= What you are asked to do =
Within the material below, find each line bearing the word "origin" and present it.
--*--
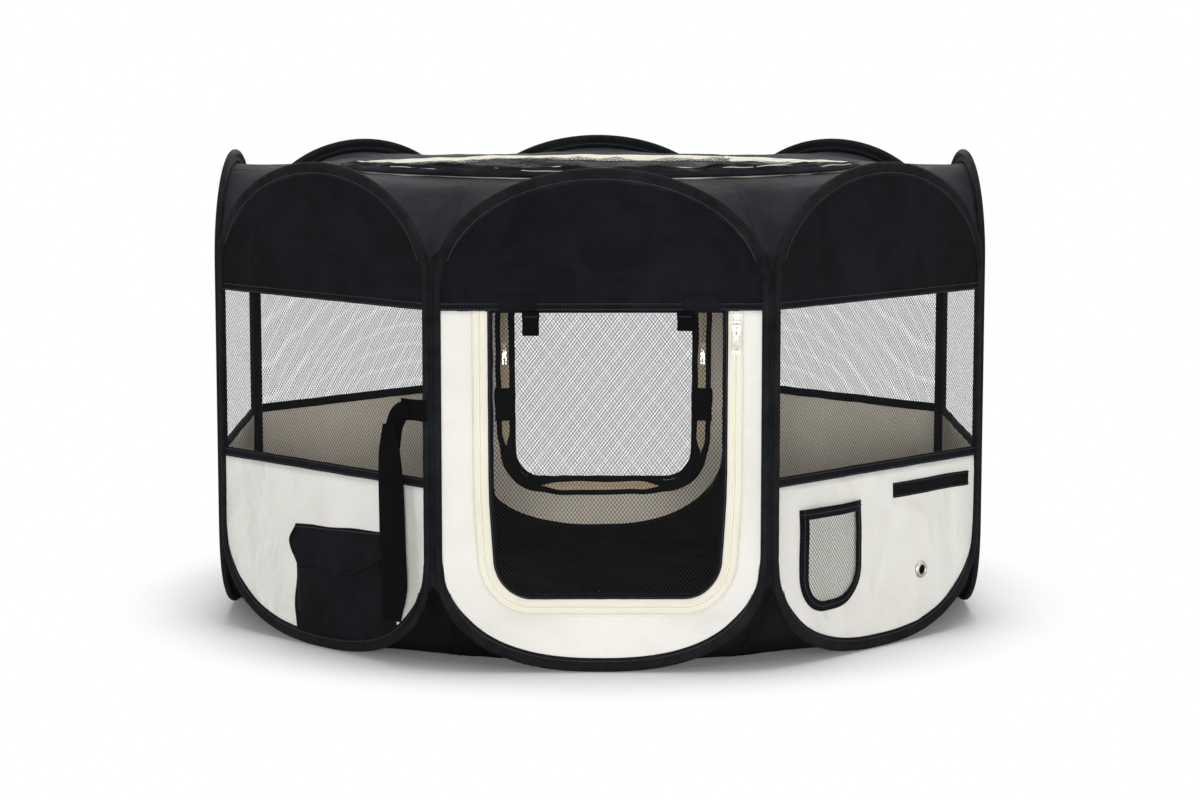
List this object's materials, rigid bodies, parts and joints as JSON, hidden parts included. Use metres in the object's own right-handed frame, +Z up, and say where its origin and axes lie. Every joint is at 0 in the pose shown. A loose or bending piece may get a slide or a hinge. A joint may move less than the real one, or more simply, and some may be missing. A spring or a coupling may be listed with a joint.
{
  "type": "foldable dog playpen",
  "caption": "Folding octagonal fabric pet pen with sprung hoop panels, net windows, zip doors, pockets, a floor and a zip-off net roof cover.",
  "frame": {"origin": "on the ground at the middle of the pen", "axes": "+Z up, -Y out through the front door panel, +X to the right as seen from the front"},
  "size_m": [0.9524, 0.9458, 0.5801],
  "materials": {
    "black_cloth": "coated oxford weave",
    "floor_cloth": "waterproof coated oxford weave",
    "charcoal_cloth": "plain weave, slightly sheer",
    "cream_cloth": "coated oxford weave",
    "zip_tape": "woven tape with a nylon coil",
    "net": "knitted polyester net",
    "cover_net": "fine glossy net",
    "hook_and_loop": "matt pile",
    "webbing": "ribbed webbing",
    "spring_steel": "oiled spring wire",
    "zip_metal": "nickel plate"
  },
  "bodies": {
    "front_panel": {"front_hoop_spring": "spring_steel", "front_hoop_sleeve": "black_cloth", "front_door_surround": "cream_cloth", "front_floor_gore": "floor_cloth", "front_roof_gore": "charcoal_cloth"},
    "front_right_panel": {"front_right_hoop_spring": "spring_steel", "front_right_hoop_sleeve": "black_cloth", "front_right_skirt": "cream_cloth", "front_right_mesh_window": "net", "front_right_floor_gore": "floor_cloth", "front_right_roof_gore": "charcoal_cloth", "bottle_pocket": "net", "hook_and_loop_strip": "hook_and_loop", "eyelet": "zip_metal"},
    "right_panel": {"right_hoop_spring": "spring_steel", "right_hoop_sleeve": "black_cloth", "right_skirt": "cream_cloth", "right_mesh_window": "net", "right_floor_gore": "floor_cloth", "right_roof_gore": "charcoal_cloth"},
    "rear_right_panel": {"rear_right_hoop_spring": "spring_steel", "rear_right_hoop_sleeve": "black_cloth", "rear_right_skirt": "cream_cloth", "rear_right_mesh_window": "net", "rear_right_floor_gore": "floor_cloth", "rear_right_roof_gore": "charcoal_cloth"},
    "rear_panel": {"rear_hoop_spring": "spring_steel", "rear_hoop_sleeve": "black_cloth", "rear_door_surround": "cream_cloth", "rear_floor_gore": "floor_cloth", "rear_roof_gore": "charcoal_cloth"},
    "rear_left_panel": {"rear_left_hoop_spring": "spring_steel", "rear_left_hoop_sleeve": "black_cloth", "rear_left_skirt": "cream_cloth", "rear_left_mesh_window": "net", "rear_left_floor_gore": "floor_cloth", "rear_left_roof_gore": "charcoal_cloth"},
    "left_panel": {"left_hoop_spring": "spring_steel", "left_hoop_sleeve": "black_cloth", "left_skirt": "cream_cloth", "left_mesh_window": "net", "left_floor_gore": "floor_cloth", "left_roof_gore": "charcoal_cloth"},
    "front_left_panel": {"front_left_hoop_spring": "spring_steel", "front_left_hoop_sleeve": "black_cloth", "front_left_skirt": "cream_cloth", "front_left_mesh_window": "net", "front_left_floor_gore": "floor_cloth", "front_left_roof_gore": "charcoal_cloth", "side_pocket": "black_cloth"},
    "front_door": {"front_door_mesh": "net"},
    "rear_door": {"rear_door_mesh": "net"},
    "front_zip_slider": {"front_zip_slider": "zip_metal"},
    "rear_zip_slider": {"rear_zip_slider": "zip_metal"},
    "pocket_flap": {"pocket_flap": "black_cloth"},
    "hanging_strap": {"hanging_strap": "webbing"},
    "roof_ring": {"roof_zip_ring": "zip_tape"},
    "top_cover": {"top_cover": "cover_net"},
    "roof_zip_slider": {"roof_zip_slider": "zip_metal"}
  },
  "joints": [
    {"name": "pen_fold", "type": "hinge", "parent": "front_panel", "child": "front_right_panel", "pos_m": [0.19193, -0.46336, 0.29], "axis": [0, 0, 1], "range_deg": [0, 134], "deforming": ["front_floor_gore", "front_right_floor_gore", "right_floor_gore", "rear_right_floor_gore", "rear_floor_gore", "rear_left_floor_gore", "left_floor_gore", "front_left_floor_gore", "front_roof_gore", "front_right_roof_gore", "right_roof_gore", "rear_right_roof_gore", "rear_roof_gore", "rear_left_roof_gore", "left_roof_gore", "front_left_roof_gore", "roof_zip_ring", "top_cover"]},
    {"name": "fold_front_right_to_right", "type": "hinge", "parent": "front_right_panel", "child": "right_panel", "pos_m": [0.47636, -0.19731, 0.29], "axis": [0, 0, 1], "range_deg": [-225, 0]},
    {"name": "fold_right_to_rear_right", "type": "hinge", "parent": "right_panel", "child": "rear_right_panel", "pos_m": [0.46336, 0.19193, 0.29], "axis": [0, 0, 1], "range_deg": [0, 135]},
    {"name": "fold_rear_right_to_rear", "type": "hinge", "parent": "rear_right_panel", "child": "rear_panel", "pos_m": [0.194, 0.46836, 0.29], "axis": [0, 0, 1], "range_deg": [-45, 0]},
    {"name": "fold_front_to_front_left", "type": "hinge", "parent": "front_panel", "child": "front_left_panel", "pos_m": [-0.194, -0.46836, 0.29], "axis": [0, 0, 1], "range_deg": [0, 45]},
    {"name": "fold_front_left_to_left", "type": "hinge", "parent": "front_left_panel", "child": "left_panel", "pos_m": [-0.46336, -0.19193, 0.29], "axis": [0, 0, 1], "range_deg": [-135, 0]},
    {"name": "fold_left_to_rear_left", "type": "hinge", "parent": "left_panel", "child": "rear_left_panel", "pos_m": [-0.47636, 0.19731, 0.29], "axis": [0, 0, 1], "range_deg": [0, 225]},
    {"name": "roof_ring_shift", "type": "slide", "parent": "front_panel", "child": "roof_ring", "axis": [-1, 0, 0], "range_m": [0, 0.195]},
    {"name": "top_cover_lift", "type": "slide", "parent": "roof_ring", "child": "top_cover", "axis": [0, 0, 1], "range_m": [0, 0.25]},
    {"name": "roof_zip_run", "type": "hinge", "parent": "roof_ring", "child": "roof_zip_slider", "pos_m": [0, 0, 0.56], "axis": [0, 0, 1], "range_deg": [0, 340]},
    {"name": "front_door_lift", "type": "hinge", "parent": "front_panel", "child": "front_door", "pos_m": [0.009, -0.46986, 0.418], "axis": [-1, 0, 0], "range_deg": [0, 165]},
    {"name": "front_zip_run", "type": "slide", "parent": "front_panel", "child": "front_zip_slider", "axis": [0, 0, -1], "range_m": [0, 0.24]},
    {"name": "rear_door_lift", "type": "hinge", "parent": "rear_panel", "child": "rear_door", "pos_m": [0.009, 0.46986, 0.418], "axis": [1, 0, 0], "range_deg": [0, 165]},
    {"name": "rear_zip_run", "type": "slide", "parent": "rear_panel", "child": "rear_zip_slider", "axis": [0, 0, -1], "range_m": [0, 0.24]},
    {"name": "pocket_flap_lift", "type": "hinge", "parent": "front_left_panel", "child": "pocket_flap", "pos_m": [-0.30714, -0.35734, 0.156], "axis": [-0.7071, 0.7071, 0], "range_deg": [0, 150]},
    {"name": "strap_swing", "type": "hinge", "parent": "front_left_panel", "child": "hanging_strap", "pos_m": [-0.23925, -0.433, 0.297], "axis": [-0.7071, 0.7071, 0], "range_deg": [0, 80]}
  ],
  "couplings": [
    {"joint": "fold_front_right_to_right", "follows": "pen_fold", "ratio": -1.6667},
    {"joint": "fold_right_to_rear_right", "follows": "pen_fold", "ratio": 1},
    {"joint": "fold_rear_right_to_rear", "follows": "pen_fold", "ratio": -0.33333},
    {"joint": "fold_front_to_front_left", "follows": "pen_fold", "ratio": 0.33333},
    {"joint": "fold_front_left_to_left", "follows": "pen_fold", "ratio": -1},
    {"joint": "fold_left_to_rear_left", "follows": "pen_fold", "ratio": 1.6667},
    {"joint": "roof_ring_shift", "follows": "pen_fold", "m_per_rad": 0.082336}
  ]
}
--*--
= Complete answer =
List this object's materials, rigid bodies, parts and joints as JSON, hidden parts included. Use metres in the object's own right-handed frame, +Z up, and say where its origin and axes lie. Every joint is at 0 in the pose shown. A loose or bending piece may get a slide or a hinge. A joint may move less than the real one, or more simply, and some may be missing. A spring or a coupling may be listed with a joint.
  "frame": {"origin": "on the ground at the middle of the pen", "axes": "+Z up, -Y out through the front door panel, +X to the right as seen from the front"},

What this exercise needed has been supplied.